THE EXERCISE:
Which lines below hold the word "from"? Copy all of them.
--------------------
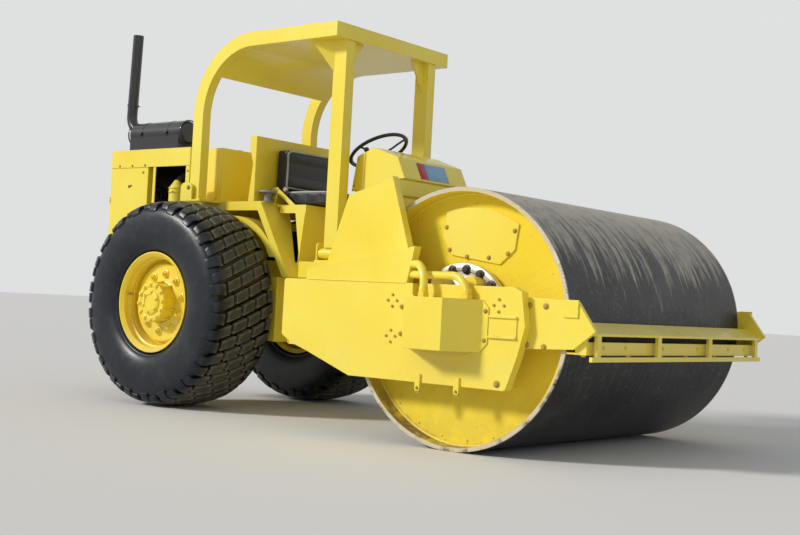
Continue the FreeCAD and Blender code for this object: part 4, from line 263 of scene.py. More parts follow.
def skin():
    """Height of a finish: fine grain over slow waves."""
    nodes, given, result = effect("skin", [("Grain Scale", "Float", 300.0), ("Wave Scale", "Float", 6.0),
                                           ("Waves", "Float", 0.5)], [("Height", "Float")])
    where = nodes.own_place()
    grain = nodes.noise(where, given["Grain Scale"], 2.0)
    waves = nodes.sum("MULTIPLY", nodes.noise(where, given["Wave Scale"], 2.0), given["Waves"])
    nodes.feed(result["Height"], nodes.sum("ADD", grain, waves))
    return nodes.tree


EFFECTS = {build.__name__: build() for build in (worn_edges, settled_dust, run_marks, round_place, skin)}


class Finish(Nodes):
    """One material round a Principled shader."""

    def __init__(self, name, roughness=0.5, metallic=0.0, coat=0.0):
        self.material = bpy.data.materials.new(name)
        self.material.use_nodes = True
        super().__init__(self.material.node_tree)
        self.shader = self.tree.nodes["Principled BSDF"]
        self.feed(self.shader.inputs["Roughness"], roughness)
        self.feed(self.shader.inputs["Metallic"], metallic)
        self.feed(self.shader.inputs["Coat Weight"], coat)

    def use(self, name, **values):
        """Places a shared effect with this material's own values."""
        made = self.add("Group", node_tree=EFFECTS[name])
        for key, value in values.items():
            self.feed(made.inputs[key.replace("_", " ")], value)
        return made.outputs

    def set(self, **values):
        for key, value in values.items():
            self.feed(self.shader.inputs[key.replace("_", " ")], value)

    def relief(self, height, strength, depth, edge=0.0):
        """Bump from a height, over edges rounded by light where the solid's are sharp."""
        bump = self.add("Bump", {"Height": height, "Strength": strength, "Distance": depth})
        if edge:
            rounded = self.add("Bevel", {"Radius": edge}, samples=6)
            self.feed(bump.inputs["Normal"], rounded.outputs["Normal"])
        self.set(Normal=bump.outputs["Normal"])


def enamel(name, colour, sunned, dust=0.35, splash=0.45, wear=0.8):
    """Machine enamel: a little faded, dusty low down, rubbed at the edges."""
    made = Finish(name, coat=0.25)
    where = made.own_place()
    fade = made.band(made.noise(where, 1.3, 3.0), 0.35, 0.65)
    base = made.blend(fade, colour, sunned)
    deep = made.sum("MULTIPLY", made.band(made.noise(where, 0.9, 2.0), 0.46, 0.66), 0.32)
    base = made.blend(deep, base, GOLDEN)
    marks = made.use("run_marks", Amount=0.22)["Mask"]
    base = made.blend(marks, base, GOLDEN)
    worn = made.use("worn_edges", Width=0.006, Amount=wear)["Mask"]
    base = made.blend(worn, base, PRIMER)
    dirt = made.use("settled_dust", Amount=dust, Splash_Height=0.85, Splash=splash)["Mask"]
    base = made.blend(dirt, base, PALE_EARTH)
    rough = made.band(made.sum("ADD", dirt, worn), 0.0, 1.0, 0.34, 0.85)
    made.set(Base_Color=base, Roughness=rough)
    height = made.use("skin", Grain_Scale=210.0, Wave_Scale=9.0, Waves=1.2)["Height"]
    made.relief(height, 0.1, 0.002, edge=0.004)
    made.shader.inputs["Coat Roughness"].default_value = 0.12
    return made.material


def rolled_face(made, wrapped):
    """Steel under its mud: how much mud lies where, and the face's colour with it."""
    upper = made.split(wrapped)["Z"]
    runs = made.noise(made.stretched(wrapped, (1.6, 21.0, 1.6)), 1.0, 7.0, 0.72)
    ragged = made.sum("MULTIPLY", made.sum("SUBTRACT", runs, 0.5), 2.1)
    coat = made.band(made.sum("ADD", upper, ragged), 0.46, 0.7)
    crazed = made.noise(made.stretched(wrapped, (9.0, 13.0, 9.0)), 1.0, 8.0, 0.75)
    thin = made.band(crazed, 0.32, 0.52, 0.35, 1.0)
    speckle = made.band(made.noise(wrapped, 30.0, 5.0, 0.75), 0.55, 0.66)
    scratches = made.noise(made.stretched(wrapped, (2.5, 60.0, 2.5)), 1.0, 4.0, 0.6)
    scrapes = made.band(scratches, 0.56, 0.72)
    thrown = made.sum("MULTIPLY", made.sum("MAXIMUM", speckle, scrapes), 0.16)
    mud = made.sum("ADD", made.sum("MULTIPLY", coat, thin), thrown, clamp=True)
    cloud = made.band(made.noise(wrapped, 2.2, 3.0), 0.35, 0.7)
    return mud, made.blend(mud, made.blend(cloud, ROLLED_STEEL, GREY_STEEL), DRY_MUD)


def drum_inside(made, spot):
    """Enamel on the heads and the inner wall, caked with earth low down and spotted with mud."""
    fade = made.band(made.noise(spot["Wrapped"], 2.0, 3.0), 0.35, 0.65)
    inner = made.blend(made.sum("MULTIPLY", fade, 0.45), LEMON, GOLDEN)
    where = made.own_place()
    on_wall = made.band(spot["Radius"], 0.7, 0.722, 0.16, 1.0)
    low = made.sum("MULTIPLY", made.band(made.split(where)["Z"], 0.46, 0.16), on_wall)
    caked = made.band(made.noise(where, 7.0, 7.0, 0.7), 0.36, 0.54)
    spots = made.band(made.noise(where, 52.0, 3.0, 0.6), 0.68, 0.72)
    dirt = made.sum("MAXIMUM", made.sum("MULTIPLY", low, caked), made.sum("MULTIPLY", spots, 0.6))
    return made.blend(dirt, inner, EARTH)


def drum_finish():
    """Rolled steel with drying mud on the face, enamel inside and a scuffed pale rim."""
    made = Finish("drum_steel")
    spot = made.use("round_place", Centre=tuple(DRUM_AXLE))
    wrapped = spot["Wrapped"]
    outside = made.band(spot["Radius"], DRUM_RADIUS - 0.014, DRUM_RADIUS - 0.01)
    mud, face = rolled_face(made, wrapped)
    base = made.blend(outside, drum_inside(made, spot), face)
    away = made.sum("ABSOLUTE", spot["Across"])
    scuffed = made.sum("MULTIPLY", made.band(away, DRUM_EDGE - 0.012, DRUM_EDGE - 0.004),
                       made.band(made.noise(wrapped, 9.0, 5.0, 0.7), 0.3, 0.5))
    at_rim = made.band(spot["Radius"], DRUM_RADIUS - 0.03, DRUM_RADIUS - 0.02)
    base = made.blend(made.sum("MULTIPLY", scuffed, at_rim), base, SCUFFED_RIM)
    bare = made.sum("MULTIPLY", outside, made.band(mud, 0.5, 0.0))
    dull = made.sum("ADD", mud, made.sum("SUBTRACT", 1.0, outside))
    made.set(Base_Color=base, Roughness=made.band(dull, 0.0, 1.6, 0.42, 0.86),
             Metallic=made.sum("MULTIPLY", bare, 0.55))
    crust = made.sum("ADD", made.sum("MULTIPLY", mud, 0.7), made.noise(wrapped, 60.0, 4.0, 0.7))
    made.relief(crust, 0.35, 0.004, edge=0.004)
    return made.material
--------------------
FINAL RESULT:
Continue the FreeCAD and Blender code for this object: part 4, from line 263 of scene.py. More parts follow.
        """Bump from a height, over edges rounded by light where the solid's are sharp."""